ZÉ CELSO tinha a certeza de que propunha algo inovador, insolente, que repercutiria de forma demolidora. A crítica da época se confessava perplexa, a intelectualidade, instigada, artistas, inspirados, e o público, confuso, mas mantendo a montagem por mais de uma década.
O espetáculo desencadeou um confronto direto com a classe média da época, que assistia a peças teatrais e, de certa forma, sustentava a ditadura. A ideia era propor uma nova estética do teatro, interagindo com o público, afrontando os valores morais e até usando palavras de baixo calão.
(Foto: Reprodução/Youtube) |
CONTUDO é desafiante para a plateia, sôfrega e impaciente, penetrar em texto, longo e discursivo, e não se envolver por sucessão de atos —politicamente (in)corretos [?]— ao assistir ali, imóvel, ao próprio suplício, o qual se encontra submerso nesse exato ano 2018, de mesmas crises políticas.

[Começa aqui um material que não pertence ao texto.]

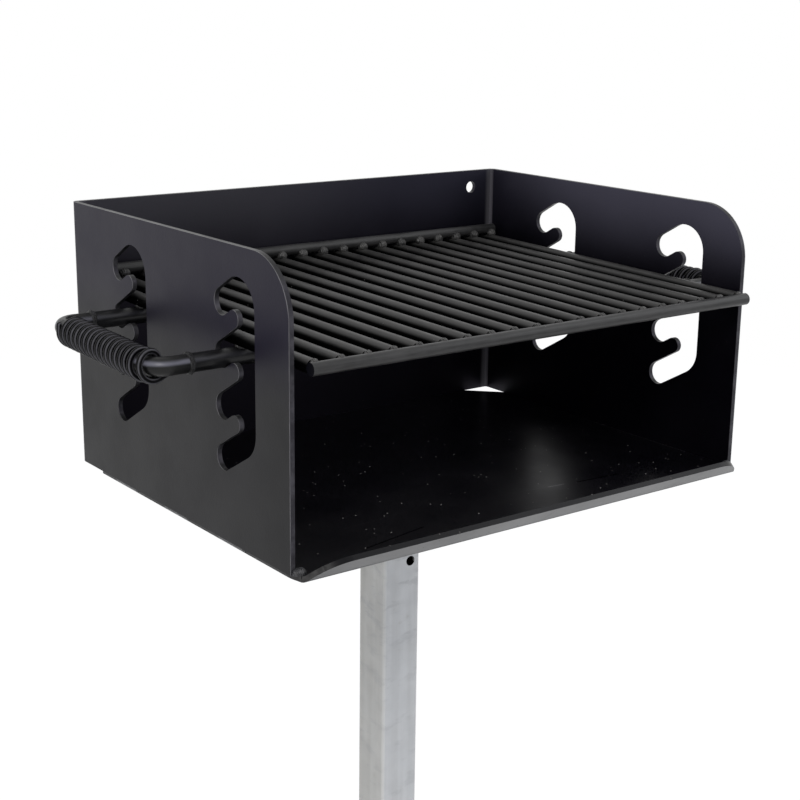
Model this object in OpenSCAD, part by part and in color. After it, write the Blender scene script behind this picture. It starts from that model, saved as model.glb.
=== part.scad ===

Talvez agora, 50 anos depois, O Rei da Vela se confirme como valor “definitivo”. E pareça um tanto menos barulhenta ao apelar no final que o público, "esse imenso cadáver gangrenado", não apenas aplauda o que acabou de ver, mas que talvez sugira "chamar bombeiros e polícia para salvar tradições e moral", conforme a fala de Hierofante.
E como lembrou Zé Celso, a peça é uma implacável e impiedosa revisão de valores morais e culturais. "(...) agredindo a nós mesmos, numa etapa de um vertiginoso processo de libertação de preconceitos e formação cultural colonizada", conclui o diretor.